**REQUEST:** Write out all the material exactly. Leave nothing out.

**COLLECTED DATA:**
::::::::::

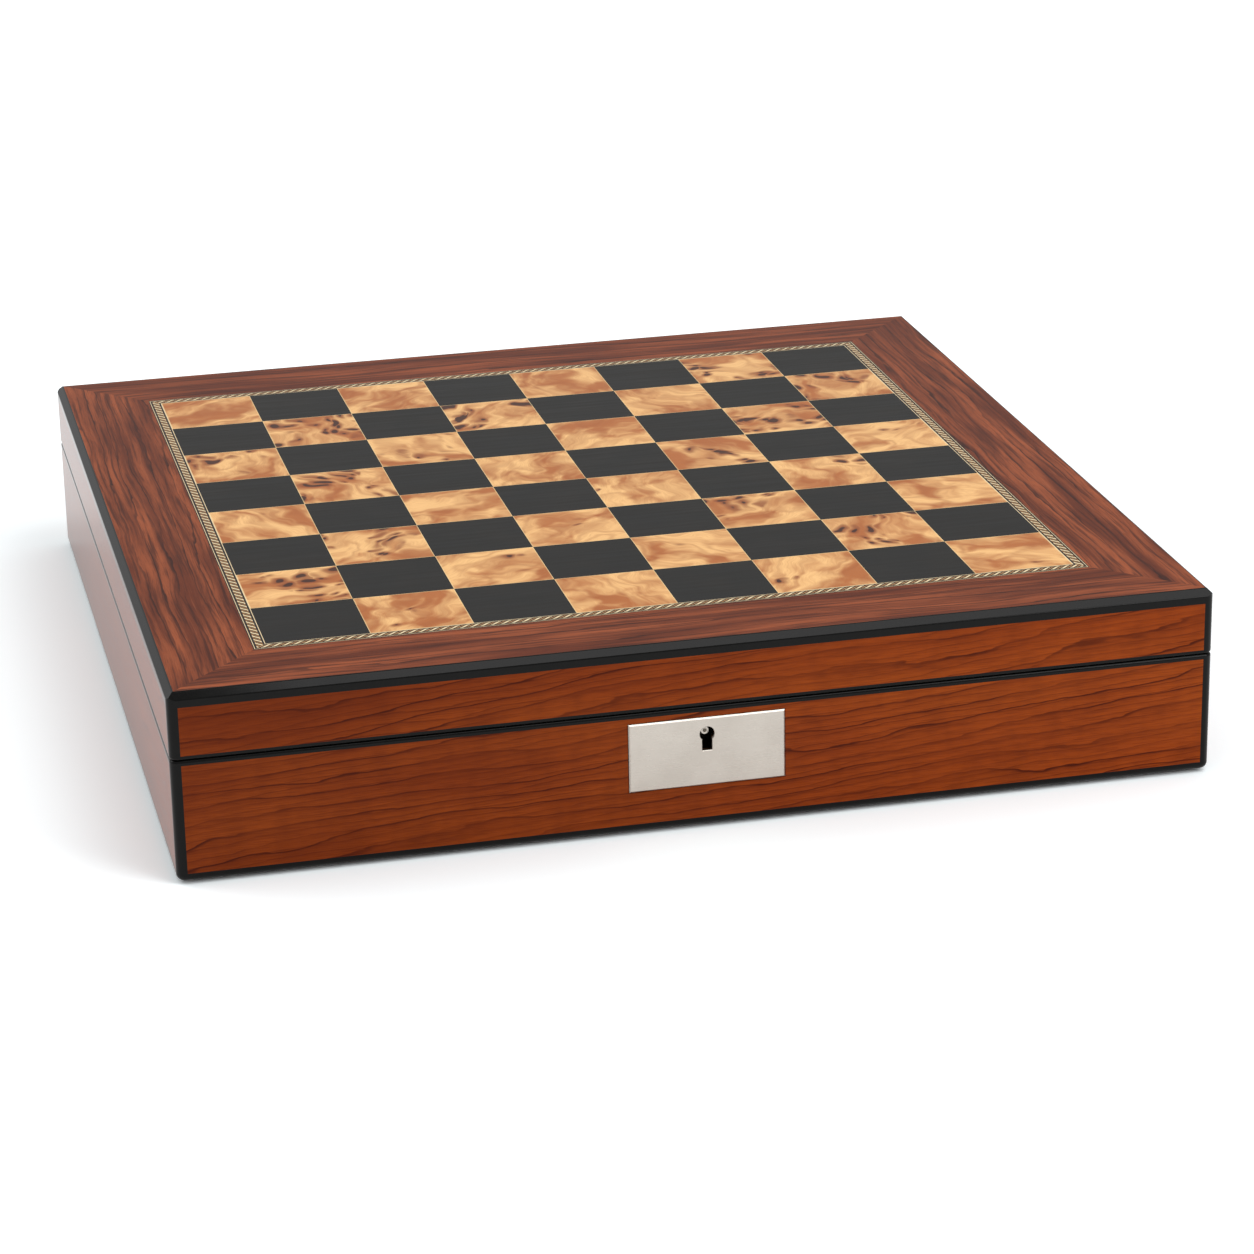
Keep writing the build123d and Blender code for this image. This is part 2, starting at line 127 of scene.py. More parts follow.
def studio_world():
    """Even light from all round, white where the camera looks past the floor."""
    world = bpy.data.worlds.new("studio")
    bpy.context.scene.world = world
    world.use_nodes = True
    tree = world.node_tree
    tree.nodes.clear()
    path = add_node(tree, "ShaderNodeLightPath")
    mirrored = mirrored_level(tree, path, sky_light, sky_mirrored)
    seen = calc(tree, "MULTIPLY_ADD", path.outputs["Is Camera Ray"], sky_seen, mirrored)
    sky = add_node(tree, "ShaderNodeBackground", {"Color": (1, 1, 1, 1), "Strength": seen})
    add_node(tree, "ShaderNodeOutputWorld", {"Surface": sky.outputs[0]})


def soft_lamp(name, place, size, power):
    """Square soft lamp that looks at the box."""
    data = bpy.data.lights.new(name, "AREA")
    data.size = size
    data.energy = power
    lamp = bpy.data.objects.new(name, data)
    lamp.location = place
    lamp.rotation_euler = (-Vector(place)).to_track_quat("-Z", "Y").to_euler()
    bpy.context.scene.collection.objects.link(lamp)


studio_floor()
studio_world()
for name, lamp in lamps.items():
    soft_lamp(name, **lamp)


# Side veneers: cherry-like wood with fine dark growth lines, glued on the four sides of the base
# and of the lid under thick clear lacquer. The grain runs level and rises a little to the right.
side_turns = {"front": 0, "right": -90, "back": 180, "left": 90}
grain_rise = 0.075
painted_light_reach = 0.22


def new_finish(name):
    """New material with its Principled shader, as (material, tree, shader)."""
    material = bpy.data.materials.new(name)
    material.use_nodes = True
    tree = material.node_tree
    return material, tree, tree.nodes["Principled BSDF"]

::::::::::

**REPLY:**
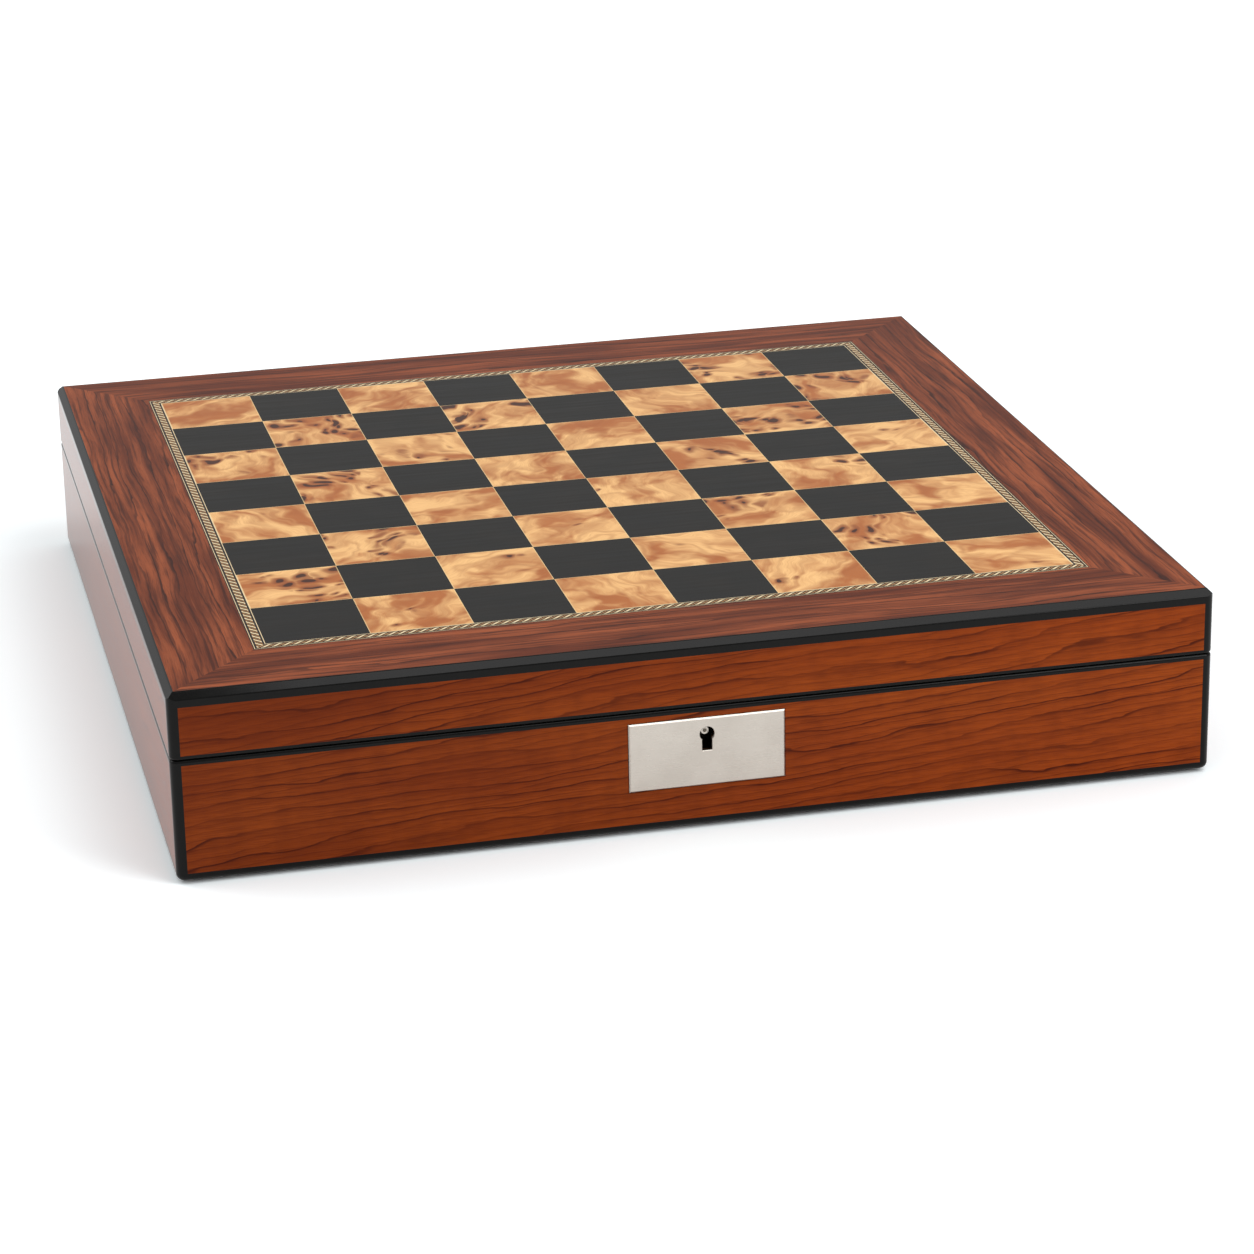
Keep writing the build123d and Blender code for this image. This is part 2, starting at line 127 of scene.py. More parts follow.
def studio_world():
    """Even light from all round, white where the camera looks past the floor."""
    world = bpy.data.worlds.new("studio")
    bpy.context.scene.world = world
    world.use_nodes = True
    tree = world.node_tree
    tree.nodes.clear()
    path = add_node(tree, "ShaderNodeLightPath")
    mirrored = mirrored_level(tree, path, sky_light, sky_mirrored)
    seen = calc(tree, "MULTIPLY_ADD", path.outputs["Is Camera Ray"], sky_seen, mirrored)
    sky = add_node(tree, "ShaderNodeBackground", {"Color": (1, 1, 1, 1), "Strength": seen})
    add_node(tree, "ShaderNodeOutputWorld", {"Surface": sky.outputs[0]})


def soft_lamp(name, place, size, power):
    """Square soft lamp that looks at the box."""
    data = bpy.data.lights.new(name, "AREA")
    data.size = size
    data.energy = power
    lamp = bpy.data.objects.new(name, data)
    lamp.location = place
    lamp.rotation_euler = (-Vector(place)).to_track_quat("-Z", "Y").to_euler()
    bpy.context.scene.collection.objects.link(lamp)


studio_floor()
studio_world()
for name, lamp in lamps.items():
    soft_lamp(name, **lamp)


# Side veneers: cherry-like wood with fine dark growth lines, glued on the four sides of the base
# and of the lid under thick clear lacquer. The grain runs level and rises a little to the right.
side_turns = {"front": 0, "right": -90, "back": 180, "left": 90}
grain_rise = 0.075
painted_light_reach = 0.22


def new_finish(name):
    """New material with its Principled shader, as (material, tree, shader)."""
    material = bpy.data.materials.new(name)
    material.use_nodes = True
    tree = material.node_tree
    return material, tree, tree.nodes["Principled BSDF"]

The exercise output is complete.